## Start Data shown

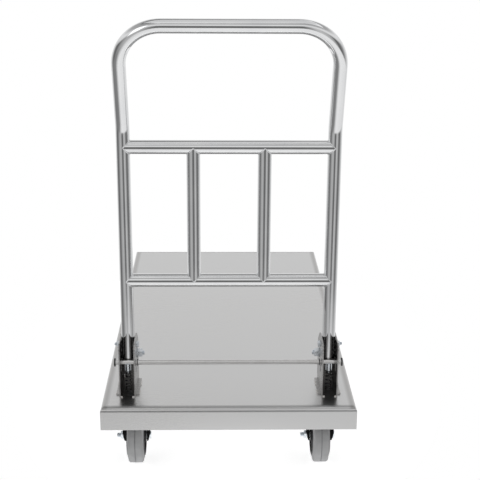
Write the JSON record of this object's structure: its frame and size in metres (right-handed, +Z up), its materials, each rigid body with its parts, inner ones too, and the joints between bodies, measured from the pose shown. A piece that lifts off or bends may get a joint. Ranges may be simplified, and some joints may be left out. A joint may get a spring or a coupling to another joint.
{
  "type": "folding platform trolley",
  "caption": "Stainless steel flat-bed platform trolley with a folded-sheet deck, a tubular hoop handle that folds down between two brackets, a foot release rod, two swivel casters and two fixed ones",
  "frame": {"origin": "on the floor, under the middle of the bounding box, which is the middle of the deck", "axes": "+Y runs along the deck away from the handle end, +X is to the right of a person pushing from the handle end, +Z is up"},
  "size_m": [0.608, 1.2, 1.0976],
  "materials": {
    "deck_steel": "satin stainless sheet, fine brushed",
    "polished_steel": "polished stainless tube and plate",
    "zinc_plate": "bright zinc plate, bluish",
    "bearing_steel": "ground bearing steel",
    "black_paint": "semi-gloss black paint",
    "black_plastic": "black nylon",
    "wheel_plastic": "dark moulded nylon",
    "grey_rubber": "non-marking grey rubber"
  },
  "bodies": {
    "chassis": {"deck_pan": "deck_steel", "caster_channel_front": "deck_steel", "caster_channel_rear": "deck_steel", "stiffener_left": "deck_steel", "stiffener_right": "deck_steel", "bracket_left": "polished_steel", "bracket_right": "polished_steel", "pivot_bolts": "zinc_plate", "pivot_nuts": "zinc_plate", "pivot_washers": "zinc_plate", "stop_studs": "zinc_plate", "stop_nuts": "zinc_plate", "stop_washers": "zinc_plate", "stop_sleeves": "bearing_steel", "release_spring_left": "zinc_plate", "release_spring_right": "zinc_plate", "swivel_plate_left": "zinc_plate", "swivel_plate_right": "zinc_plate", "race_cup_left": "zinc_plate", "race_cup_right": "zinc_plate", "swivel_balls": "bearing_steel", "kingpins": "zinc_plate", "rigid_fork_left": "black_paint", "rigid_fork_right": "black_paint", "rear_axle_sleeves": "zinc_plate", "rear_axle_bolts": "zinc_plate", "rear_axle_nuts": "zinc_plate", "caster_bolts": "zinc_plate", "caster_nuts": "zinc_plate"},
    "handle": {"handle_hoop": "polished_steel", "crossbar_upper": "polished_steel", "crossbar_lower": "polished_steel", "mid_bar_left": "polished_steel", "mid_bar_right": "polished_steel", "tube_plugs": "black_plastic", "pivot_bushes": "black_plastic"},
    "release": {"release_rod": "polished_steel", "rod_retainers": "black_plastic", "spring_caps": "zinc_plate"},
    "swivel_left": {"swivel_fork_left": "black_paint", "front_axle_sleeve_left": "zinc_plate", "front_axle_bolt_left": "zinc_plate", "front_axle_nut_left": "zinc_plate"},
    "swivel_right": {"swivel_fork_right": "black_paint", "front_axle_sleeve_right": "zinc_plate", "front_axle_bolt_right": "zinc_plate", "front_axle_nut_right": "zinc_plate"},
    "wheel_front_left": {"front_tyre_left": "grey_rubber", "front_wheel_left": "wheel_plastic", "front_bearings_left": "bearing_steel"},
    "wheel_front_right": {"front_tyre_right": "grey_rubber", "front_wheel_right": "wheel_plastic", "front_bearings_right": "bearing_steel"},
    "wheel_rear_left": {"rear_tyre_left": "grey_rubber", "rear_wheel_left": "wheel_plastic", "rear_bearings_left": "bearing_steel"},
    "wheel_rear_right": {"rear_tyre_right": "grey_rubber", "rear_wheel_right": "wheel_plastic", "rear_bearings_right": "bearing_steel"}
  },
  "joints": [
    {"name": "handle_fold", "type": "hinge", "parent": "chassis", "child": "handle", "pos_m": [0, -0.474, 0.308], "axis": [-1, 0, 0], "range_deg": [0, 90]},
    {"name": "release_press", "type": "slide", "parent": "chassis", "child": "release", "axis": [0, 0, -1], "range_m": [0, 0.02], "stiffness_N_per_m": 1500, "springref_m": -0.01, "deforming": ["release_spring_left", "release_spring_right"]},
    {"name": "swivel_left_turn", "type": "hinge", "parent": "chassis", "child": "swivel_left", "pos_m": [-0.228, -0.45, 0.15], "axis": [0, 0, 1], "continuous": true},
    {"name": "swivel_right_turn", "type": "hinge", "parent": "chassis", "child": "swivel_right", "pos_m": [0.228, -0.45, 0.15], "axis": [0, 0, 1], "continuous": true},
    {"name": "wheel_front_left_spin", "type": "hinge", "parent": "swivel_left", "child": "wheel_front_left", "pos_m": [-0.228, -0.485, 0.0675], "axis": [1, 0, 0], "continuous": true},
    {"name": "wheel_front_right_spin", "type": "hinge", "parent": "swivel_right", "child": "wheel_front_right", "pos_m": [0.228, -0.485, 0.0675], "axis": [1, 0, 0], "continuous": true},
    {"name": "wheel_rear_left_spin", "type": "hinge", "parent": "chassis", "child": "wheel_rear_left", "pos_m": [-0.228, 0.485, 0.0675], "axis": [1, 0, 0], "continuous": true},
    {"name": "wheel_rear_right_spin", "type": "hinge", "parent": "chassis", "child": "wheel_rear_right", "pos_m": [0.228, 0.485, 0.0675], "axis": [1, 0, 0], "continuous": true}
  ]
}
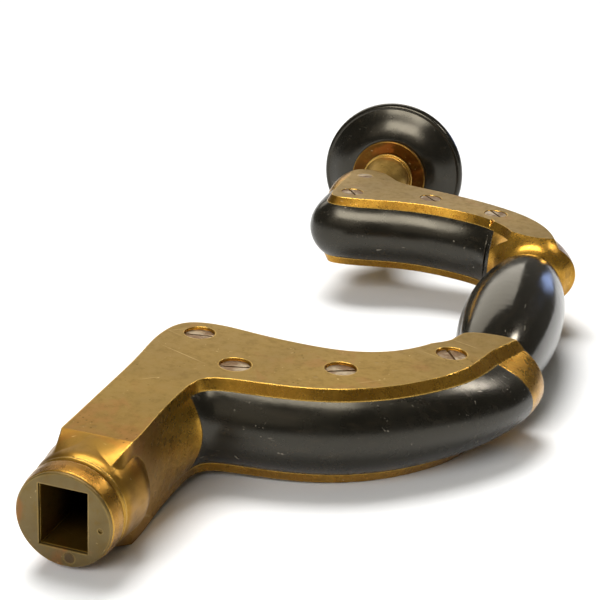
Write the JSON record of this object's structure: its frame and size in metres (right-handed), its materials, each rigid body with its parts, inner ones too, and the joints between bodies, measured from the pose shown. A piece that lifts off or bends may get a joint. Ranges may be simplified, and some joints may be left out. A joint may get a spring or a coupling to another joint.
{
  "type": "brass-framed bit brace",
  "caption": "Hand crank for boring bits: flat brass frame filled with ebony, turning grip, swivel head and a square bit socket with a turning lock ring.",
  "frame": {"origin": "centre of the nose face, at the mouth of the bit socket", "axes": "+Y along the turning axis from the socket to the head, +X from that axis to the grip, +Z normal to the flat cheeks"},
  "size_m": [0.1288, 0.3542, 0.0656],
  "materials": {
    "frame_brass": "satin, aged, with worn bright edges",
    "nose_brass": "dull, patinated",
    "ring_brass": "polished by handling",
    "neck_brass": "turned, polished",
    "disc_brass": "reddish, aged",
    "arm_ebony": "waxed, with fine scratches",
    "grip_ebony": "high polish",
    "head_ebony": "waxed, with fine scratches",
    "screw_steel": "browned, worn slots",
    "bright_steel": "turned"
  },
  "bodies": {
    "crank": {"lower_frame": "frame_brass", "lower_infill": "arm_ebony", "lower_top_screws": "screw_steel", "lower_bottom_screws": "screw_steel", "upper_frame": "frame_brass", "upper_infill": "arm_ebony", "upper_top_screws": "screw_steel", "upper_bottom_screws": "screw_steel", "neck_lock_screw": "frame_brass", "nose_plate": "nose_brass", "nose_rivet": "nose_brass", "neck": "neck_brass", "head_spindle": "bright_steel", "head_washer": "bright_steel", "head_nut": "bright_steel", "grip_spindle": "bright_steel", "catch_spring": "bright_steel"},
    "head": {"head": "head_ebony", "head_flange": "disc_brass", "head_cap": "head_ebony"},
    "grip": {"grip": "grip_ebony", "grip_bushes": "neck_brass"},
    "ring": {"lock_ring": "ring_brass"},
    "catch": {"catch": "bright_steel"}
  },
  "joints": [
    {"name": "head_spin", "type": "hinge", "parent": "crank", "child": "head", "pos_m": [0, 0.3282, 0], "axis": [0, 1, 0], "continuous": true},
    {"name": "grip_spin", "type": "hinge", "parent": "crank", "child": "grip", "pos_m": [0.0794, 0.1705, 0], "axis": [0, 1, 0], "continuous": true},
    {"name": "ring_turn", "type": "hinge", "parent": "crank", "child": "ring", "pos_m": [0, 0.00315, 0], "axis": [0, 1, 0], "range_deg": [0, 30]},
    {"name": "catch_slide", "type": "slide", "parent": "crank", "child": "catch", "axis": [1, 0, 0], "range_m": [0, 0.0012], "deforming": ["catch_spring"]}
  ],
  "couplings": [
    {"joint": "catch_slide", "follows": "ring_turn", "m_per_rad": 0.00229}
  ]
}
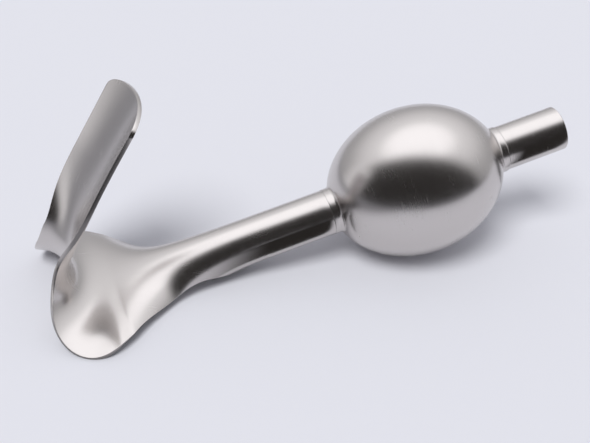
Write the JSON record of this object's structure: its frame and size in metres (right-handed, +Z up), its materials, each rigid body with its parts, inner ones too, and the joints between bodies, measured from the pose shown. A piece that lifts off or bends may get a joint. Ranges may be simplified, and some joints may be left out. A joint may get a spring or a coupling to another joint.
{
  "type": "vaginal speculum",
  "caption": "Weighted self-retaining vaginal speculum: a gutter-shaped blade bent up from a tubular handle with a heavy ball and an open drain spout.",
  "frame": {"origin": "centre of the bounding box in plan, on the surface that it rests on", "axes": "+X from the bend of the blade along the handle to the spout, +Z up, the object's plane of symmetry is XZ"},
  "size_m": [0.229, 0.082, 0.0892],
  "materials": {
    "blade_and_channel": "satin stainless steel",
    "ball_front_shell": "satin stainless steel",
    "ball_rear_shell": "satin stainless steel",
    "ball_filling": "packed metal filling, out of sight",
    "drain_tube": "satin stainless steel"
  },
  "bodies": {
    "root": {"blade_and_channel": "blade_and_channel", "ball_front_shell": "ball_front_shell", "ball_rear_shell": "ball_rear_shell", "ball_filling": "ball_filling", "drain_tube": "drain_tube"}
  },
  "joints": []
}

## End Data shown

▸ **Stated task**: In how many lines does the word "ones" appear? Respond with the number alone.

▸ **Written response**: 4